The left snatches a surprising win in France's election

Uncertainty surrounding the approval of a 2025 budget will continue to pose risk of a credit downgrade

While the results of the second round of the French parliamentary elections are in line with our expectations that no single party will command a majority, an NFP victory was a definite surprise. The left-wing alliance managed to win 182 seats, following a pre-election decision by both the left and the center right to withdraw candidates strategically to prevent a National Rally victory. The latter came in third, behind President Emmanuel Macron’s Ensemble, and won 143 seats, falling significantly behind our earlier expectations of at least 180 seats. While the potential of a National Rally victory has spooked off markets due to its radical proposals when it comes to immigration and fiscal policy, the current situation continues to be a source of considerable uncertainty, especially given the persistent threat to public finances.

Business Implications

As we have maintained, an early election has been one of the key risks for businesses to monitor in 2024 and its implications could derail the otherwise relatively positive outlook for the market. France’s mounting deficit, which stood at 5.5% of GDP at the end of 2023, and rising public debt have already sparked a cutting spree by the government, but a recent credit downgrade by S&P and the launch of an Excessive Deficit Procedure (EDP) by the EU has increased the urgency to address public finances. France has until the end of September to present a long-term plan to address the mounting fiscal imbalances. Given the current political situation, the latter will be exceedingly difficult. Businesses should note that additional credit rating downgrades could not only have a negative impact on B2G demand but also lead to short-term EUR volatility and derail the European Central Bank’s (ECB’s) rate cutting trajectory, increasing projected borrowing costs through 2025 and weighing on domestic demand opportunities. The results will also likely stall the ongoing reform momentum, while the potential for policies that further erode public finances will weigh on the operational environment in the long term.

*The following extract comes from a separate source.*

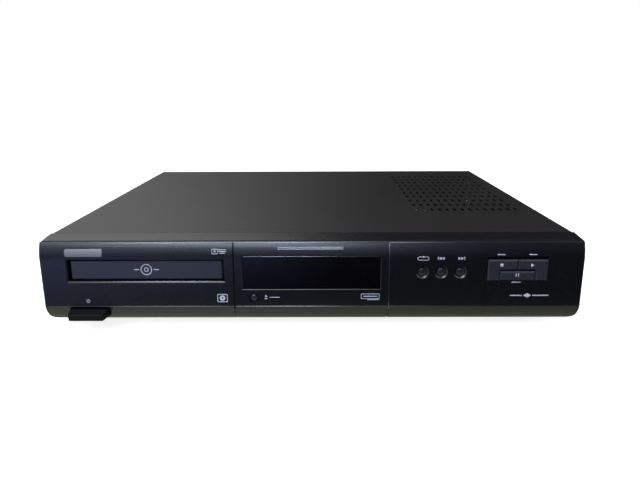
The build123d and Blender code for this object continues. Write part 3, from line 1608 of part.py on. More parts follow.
def main():
    os.makedirs("parts", exist_ok=True)
    save("front_moulding", make_front())
    save("display_window", make_window())
    save("name_badge", make_name_badge())
    save("chassis_pan", make_pan())
    save("rear_panel", make_rear_panel())
    save("top_cover", make_cover())
    for name, (x, y) in foot_places().items():
        save(f"foot_{name}", make_foot(x, y))
    save("foot_pads", make_foot_pads())
    save("cover_screws", make_cover_screws())
    save("rear_screws", make_rear_screws())
    save("loader_frame", make_loader_frame())
    save("disc_tray", make_tray())
    save("tray_door", make_tray_door())
    save("tray_gear", make_tray_gear())
    save("pulley_gear", make_pulley_gear())
    save("motor_pulley", make_motor_pulley())
    save("drive_belt", make_belt())
    save("tray_motor", make_tray_motor())
    save("clamp_bridge", make_clamp_bridge())
    save("clamp_puck", make_clamp_puck())
    save("traverse_plate", make_traverse())
    save("lift_cam", make_lift_cam())
    save("spindle_motor", make_spindle_motor())
    save("turntable", make_turntable())
    save("pickup_sled", make_sled())
    save("pickup_lens", make_lens())
    save("guide_rods", make_guide_rods())
    save("lead_screw", make_lead_screw())
    save("sled_motor", make_sled_motor())
    save("loader_screws", make_loader_screws())
    save("main_board", make_main_board())
    save("decoder_chips", make_chips())
    save("supply_board", make_supply_board())
    save("transformer", make_transformer())
    save("capacitors", make_capacitors())
    save("heat_sink", make_heat_sink())
    save("mains_choke", make_choke())
    save("mains_fuse", make_fuse())
    save("mains_inlet", make_inlet())
    save("mains_switch", make_mains_switch())
    save("power_button", make_power_button())
    names = ("repeat", "previous", "next")
    for name, x in zip(names, round_button_x):
        save(f"key_{name}", round_button(x, round_button_z, round_button_radius))
    save("key_open_close", round_button(open_button_x, open_button_z, open_button_radius))
    save("key_stop", make_stop_key())
    save("key_play", make_play_key())
    save("key_pause", make_pause_key())
    save("front_board", make_front_board())
    save("key_switches", make_switches())
    save("display_tube", make_display_tube())
    save("ir_receiver", make_receiver())
    save("scart_socket", make_scart())
    save("phono_jacks", make_jacks())
    save("front_ribbon", make_front_ribbon())
    save("loader_ribbon", make_loader_ribbon())
    save("board_screws", make_board_screws())


main()
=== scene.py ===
import bpy
import bmesh
import json
import math
import random
from mathutils import Matrix, Vector
from mathutils.bvhtree import BVHTree


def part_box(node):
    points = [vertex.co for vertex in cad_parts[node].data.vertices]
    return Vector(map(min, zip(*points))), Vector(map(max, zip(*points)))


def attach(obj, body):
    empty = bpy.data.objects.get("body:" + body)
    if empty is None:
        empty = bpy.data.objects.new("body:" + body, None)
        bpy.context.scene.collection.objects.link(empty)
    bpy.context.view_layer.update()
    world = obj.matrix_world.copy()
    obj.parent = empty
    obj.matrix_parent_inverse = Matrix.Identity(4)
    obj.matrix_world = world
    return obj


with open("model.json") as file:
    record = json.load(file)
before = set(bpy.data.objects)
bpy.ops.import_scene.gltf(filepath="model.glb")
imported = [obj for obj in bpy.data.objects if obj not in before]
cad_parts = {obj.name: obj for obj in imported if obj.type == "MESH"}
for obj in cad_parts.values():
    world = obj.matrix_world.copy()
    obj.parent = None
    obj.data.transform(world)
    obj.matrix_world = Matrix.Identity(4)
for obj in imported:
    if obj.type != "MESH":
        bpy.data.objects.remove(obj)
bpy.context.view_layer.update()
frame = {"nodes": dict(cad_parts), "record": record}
nodes = frame["nodes"]
mm = 0.001
print("frame loaded,", len(nodes), "nodes")


# Camera, at the angle of the photograph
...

No decisive winner—what’s next?

Forming a new government is likely to take weeks and there are several options, but none of them provide a clear way out of the challenging economic situation. In the first scenario, the NFP could attempt to form a minority government but will require difficult-to-obtain support from other parties. Passing legislation will then be possible only through Article 49.3—a move the NFP has criticized the outgoing government and the president for. The NFP’s own fiscal program, which includes a drastic increase in minimum wages and pensions, a weaker pension reform, and a wealth tax, is likely to rattle markets and further deepen France’s fiscal challenges. 

Alternatively, and more likely, the NFP and Ensemble could opt for a grand coalition based on compromise, but such a move would still require substantial concessions on both sides and may exacerbate existing fractures within the NFP. Equally likely is for President Macron to appoint a technocratic government to handle current affairs, but all his choices are likely to be seen as political and will likely mean that he would be forced to call another snap election in June 2025—the earliest time he can call for another vote. Finally, should political parties fail to reach a working agreement, Macron himself may be forced to resign, which will translate into another period of volatility and likely mobilize National Rally supporters, many of whom see the snap election as being practically stolen due to the de facto pre-electoral alliance between the NFP and Ensemble. 

It is safe to say that high policy uncertainty will weigh on the market’s outlook and create an increasingly downside scenario for the economy. While we have abstained from revising our economic forecast significantly, based on the assumption that parties reach a cohabitation agreement that includes necessary fiscal adjustments and dissuade credit agencies from downgrading France’s credit rating and, at least partially, satisfy the EC’s call for fiscal restraint, risks are heavily tilted on the downside.